The race for the +109kg glory was always going to be wide open in the absence of reigning three-time Olympic champion Lasha Talakhadze, with Armenian Varazdat Lalayan and the host’s Gor Minasyan – silver and bronze winners in the Paris Games – as well as Iranian Ali Davoudi the favorite trio to end the Georgian sensation’s nine-year dominance in the weight class.
Lalayan completed all three attempts to come out on top in the snatch contest with a best lift of 215kg, leading the Bahraini silver medalist by 10 kilograms, while Davoudi settled for the bronze with 206kg.
Yousefi missed out on the snatch podium after registering 194kg in his third attempt to stand fifth – next to Iraq’s world junior record holder Ali Ammar Rubaiawi – but went on to steal the show in the clean & jerk event.

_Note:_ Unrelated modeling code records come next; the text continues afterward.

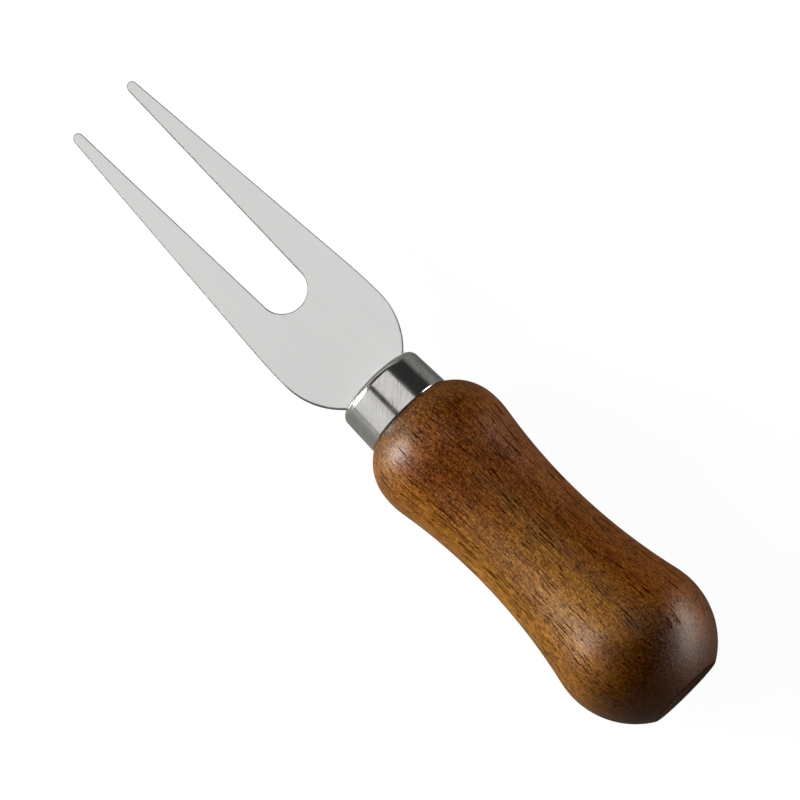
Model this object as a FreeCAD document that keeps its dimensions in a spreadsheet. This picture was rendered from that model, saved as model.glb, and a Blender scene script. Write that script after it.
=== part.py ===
"""Two-tine cheese fork: stamped steel blade, drawn steel ferrule, turned wooden handle, epoxy bond.

The fork lies along X with its blade level. The origin is the middle of the handle's flat butt
face, +X runs along the axis to the tine tips and +Z is up, square to the blade. All sizes are in
millimetres and come from the spreadsheet named Dims.

The parts go together as they do on the bench: the ferrule sits on a short tenon turned on the
front of the handle, the blade's tang passes through a slot in the ferrule's front wall into a
drilled bore, and epoxy fills the bore round the tang and the gap behind the ferrule's front wall.
"""
import FreeCAD, Part
import math
import os
import Sketcher
from FreeCAD import Vector

OUT = "parts"

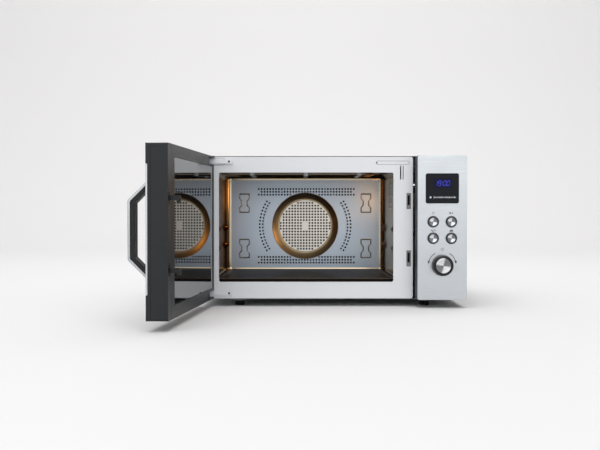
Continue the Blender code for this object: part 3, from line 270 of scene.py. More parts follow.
# a block with rounded edges, between two corners
def blockMesh(name, low, high, edge=0.0005, segments=2, turn=None):
    shape = bmesh.new()
    size = Vector(high) - Vector(low)
    bmesh.ops.create_cube(shape, size=1.0, matrix=Matrix.Diagonal((*size, 1.0)))
    bmesh.ops.bevel(shape, geom=shape.edges[:], offset=edge, segments=segments, profile=0.5,
                    affect="EDGES", clamp_overlap=True)
    place = Matrix.Translation((Vector(low) + Vector(high)) / 2)
    shape.transform(place @ turn if turn else place)
    mesh = meshOf(shape, name)
    smoothShade(mesh)
    flattenBroad(mesh)
    return mesh


# a round wire or rod through smooth points
def rodMesh(name, points, radius, closed=False, sides=4):
    curve = bpy.data.curves.new(name, "CURVE")
    curve.dimensions = "3D"
    curve.bevel_depth = radius
    curve.bevel_resolution = sides
    curve.use_fill_caps = not closed
    spline = curve.splines.new("POLY")
    spline.points.add(len(points) - 1)
    for point, place in zip(spline.points, points):
        point.co = (*place, 1)
    spline.use_cyclic_u = closed
    obj = linked(name, curve)
    return cleaned(evaluatedMesh(obj, name))


# a copy of a CAD node's mesh, cut and with its sharp edges rounded as pressed or moulded ones are
def softened(name, node, edge, segments=2, cutters=(), angle=50):
    shape = bmesh.new()
    shape.from_mesh(frame["nodes"][node].data)
    bmesh.ops.remove_doubles(shape, verts=shape.verts, dist=1e-6)
    bmesh.ops.dissolve_limit(shape, angle_limit=math.radians(1), verts=shape.verts, edges=shape.edges)
    mesh = meshOf(shape, name)
    mesh.materials.clear()
    obj = linked(name, mesh)
    tools = []
    for cutter in cutters:
        tools.append(linked("cutter", cutter))
        cutting = obj.modifiers.new("cutting", "BOOLEAN")
        cutting.operation = "DIFFERENCE"
        cutting.object = tools[-1]
    rounding = obj.modifiers.new("rounding", "BEVEL")
    rounding.width = edge
    rounding.segments = segments
    rounding.limit_method = "ANGLE"
    rounding.angle_limit = math.radians(angle)
    rounding.use_clamp_overlap = True
    mesh = evaluatedMesh(obj, name)
    mesh.materials.clear()
    for tool in tools:
        bpy.data.objects.remove(tool)
    smoothShade(mesh, 45)
    flattenBroad(mesh)
    return mesh


# finishes, each one what the real surface is, except where light or shade is painted into its colour

# a Principled finish; the noise and bump of each surface are added by its own function
def newFinish(name, colour, roughness, metallic=0.0, **sockets):
    material = bpy.data.materials.new(name)
    material.use_nodes = True
    tree = material.node_tree
    shader = tree.nodes["Principled BSDF"]
    shader.inputs["Base Color"].default_value = hexColour(colour)
    shader.inputs["Roughness"].default_value = roughness
    shader.inputs["Metallic"].default_value = metallic
    for key, value in sockets.items():
        shader.inputs[key.replace("_", " ")].default_value = value
    return material, tree, shader


# noise on object coordinates whose grains are size metres, longer where stretch is small
def grainNoise(tree, size, stretch=(1, 1, 1), detail=3.0):
    place = addNode(tree, "ShaderNodeTexCoord")
    scaled = addNode(tree, "ShaderNodeMapping", {"Vector": place.outputs["Object"],
                                                 "Scale": Vector(stretch) / size})
    return addNode(tree, "ShaderNodeTexNoise", {"Vector": scaled.outputs["Vector"], "Scale": 1.0,
                                                "Detail": detail}).outputs["Fac"]


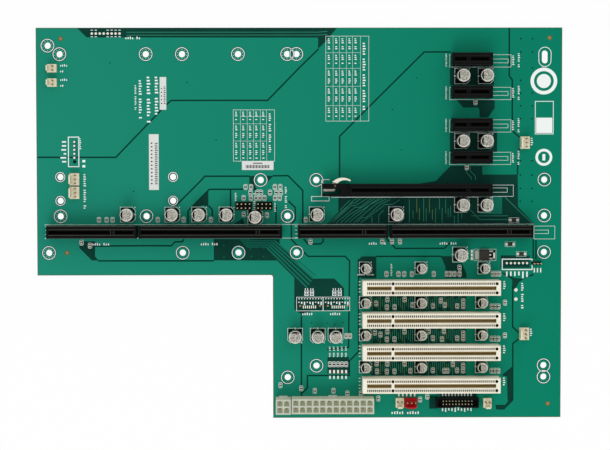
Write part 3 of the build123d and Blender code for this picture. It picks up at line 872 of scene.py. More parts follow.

The two-time world junior champion began his campaign with a 248kg attempt and made a quick work of securing the C&J gold with a second effort of 258kg.
A sensational 262kg lift saw the 21-year-old tally 456kg for the total bronze, while Davoudi finished on 206-253-459 to add the C&J and total silvers to his snatch bronze, thanks to a new personal total high.
“When I first joined the national team’s training camp my personal records were 170kg and 220kg but I had to work hard for four months with an injured knee, though I was blessed with coaching staff’s great support throughout that period. I can’t still believe I did such a great job here,” Yousefi said, though he acknowledged he would still need to “improve my snatch performance.”
“I’ll keep training hard as I’m keen on overtaking all my rivals in the future competitions and ultimately succeed in the Olympics,” added the Iranian young gun.
Lalayan, meanwhile, took the C&J bronze before grabbing a second gold in the Bahraini capital with a 215-252-467 record – a first world superheavyweight champion other than Talakhadze since Russian Ruslan Albegov made a clean sweep of triple golds in 2014.
The final-day triumphs came after Ali A’alipour, Alireza Moeini, and Mahdi Karami had collected five medals for Iran earlier in the competition.
A’alipour and Moeini won three medals – the snatch silver plus the C&J and total bronzes – between them in the 96kg weight class, with Karami taking the snatch and total bronzes of the 109kg contests.
With an average age of 22 years and 10 months, the 10-man squad, which also included teenagers Alireza Nassiri, Abolfazl Zare’, and Ariya Paydar, was the youngest Iranian team to ever finish on the world podium, much to the delight of Nasirshalal.
“This is one of the youngest squads in the history of the Iranian weightlifting and has much more room for improvement. All the team members put in their best effort during six months of training. I think the runner-up spot was a decent outcome for them, given the Iranian team had won only a couple of medals last year,” said the head coach.